Most of the plants grow upright, but there are some plants that grow to the ground and thus are known as weeping plants. It is because of the habit of growing downwards or the nature of drooping flowers downwards as tears roll down on cheeks, these plants are called weeping plants. Weeping plants add to the year round interest in the garden with the unique growth habit, which offers contrast to upright plants. With no much effort you can have weeping plants in your garden to add to the beauty of the landscape.

People see this plant with different attitudes. To some it represents calmness, restfulness, contemplation and wisdom. To others it conjures up classic romantic images often seen in paintings of weeping willows with a background of boats in a lake. Used in modern landscapes, a weeping plant can be used to create a focal point for an entire garden, or offer contrast to surrounding foliage and textures.
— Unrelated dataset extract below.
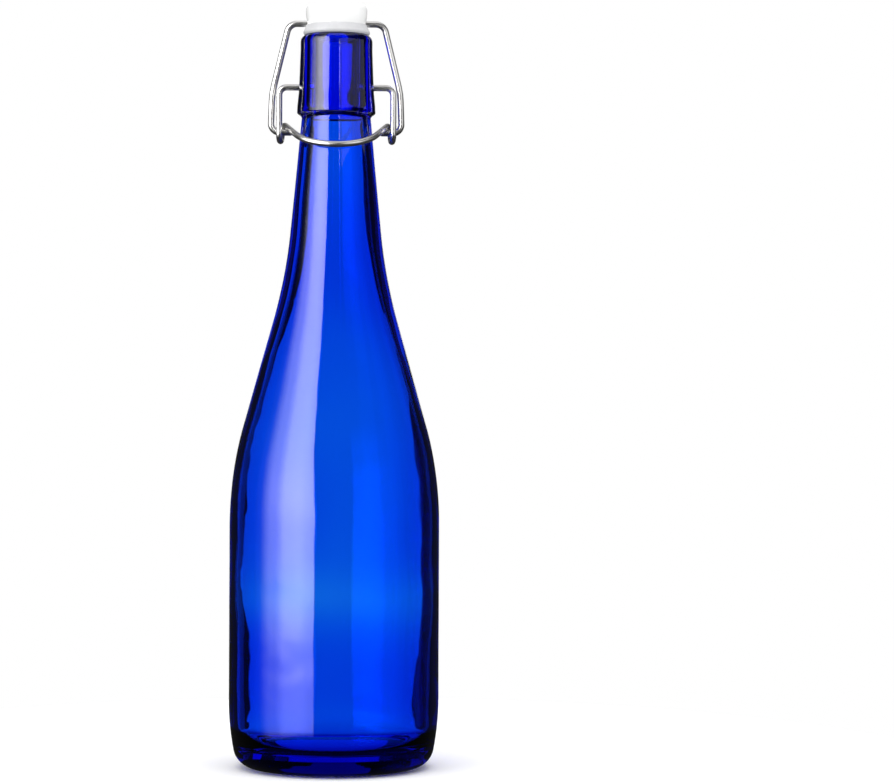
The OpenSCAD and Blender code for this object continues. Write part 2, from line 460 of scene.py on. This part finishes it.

Weeping plants can be as subtle as delicate mounded plants. These can include common plants such as Liriope, Lomandra and even ornamental grasses. Less common plants worth trying include bulbous plants like Bulbine, Cyrtanthus and Kniphofia, bromeliads and coral blow. Upright growing plants that have drooping flowers can inject significant calmness to a garden. Such plants include: Acalypha hispida, Amaranthus caudatus, Clerodendron nutans, Medinilla magnifica and Brugmansia.

Let us see some of the best suitable weeping plants for your gardens:

Evergreen Candytuft – A familiar bedding and edging plant often grown in containers, the candytuft is a beautiful cascading perennial. The candytuft is evergreen, semi-evergreen in very cold areas. Iberis sempervirens is the most commonly offered of the candytufts and will grow about 10" high by 2' wide with a pleasant trailing stem habit that makes it lovely in rock gardens, containers or raised beds. The candytuft also has beautiful fine foliage and white, fragrant flowers that cover the plant in early April.

Maiden's Blush Fuchsia – A beautiful and graceful hardy fuchsia, this plant grows to 3' tall with arching, graceful stems and pendulous flowers. The pale flowers are lavender-pink and hang from the drooping branches like fountains. The plant needs plenty of water in areas with hot, dry summers. They also benefit from mulch in the winter, and shade in the summer.

Trailing Twinspur – This pendulous perennial forms a lovely mound about 10" tall. Beautiful for cascading over the edge of raised beds or containers, the twin spur also looks great lining a path or walkway. Plant Diascia's in sun or light shade and make sure they have well-drained soil to get the best blooms all season long.

Ground Morning Glory - A tender perennial, the ground morning glory is a beautiful cascading form of the morning glory. A non-invasive form, the ground morning glory has the same lovely blue flowers you expect from a morning glory but isn't a climbing vine. The perennial will grow to 6" tall but spill over other shrubs or the edge of walls in a lovely manner. Non-stop blooms all season. The plant needs well-drained soil.

Spring Heath – This heath has a lovely pendulous form and is a long-lasting perennial. Sometimes also called Winter Heath, the flowers last for a long time and often last from fall through winter and well into mid-spring. The foliage is needle like and evergreen and the heath grows to about 10" by 20".

Weeping Astilbe – A perennial that is quickly gaining popularity because of its lovely form and beautiful flower plumes is the Astilbe. Now, there are even weeping form cultivars available. The 21/2-3' long flowers are present all summer and show off the weeping habit that makes this Astilbe so unique.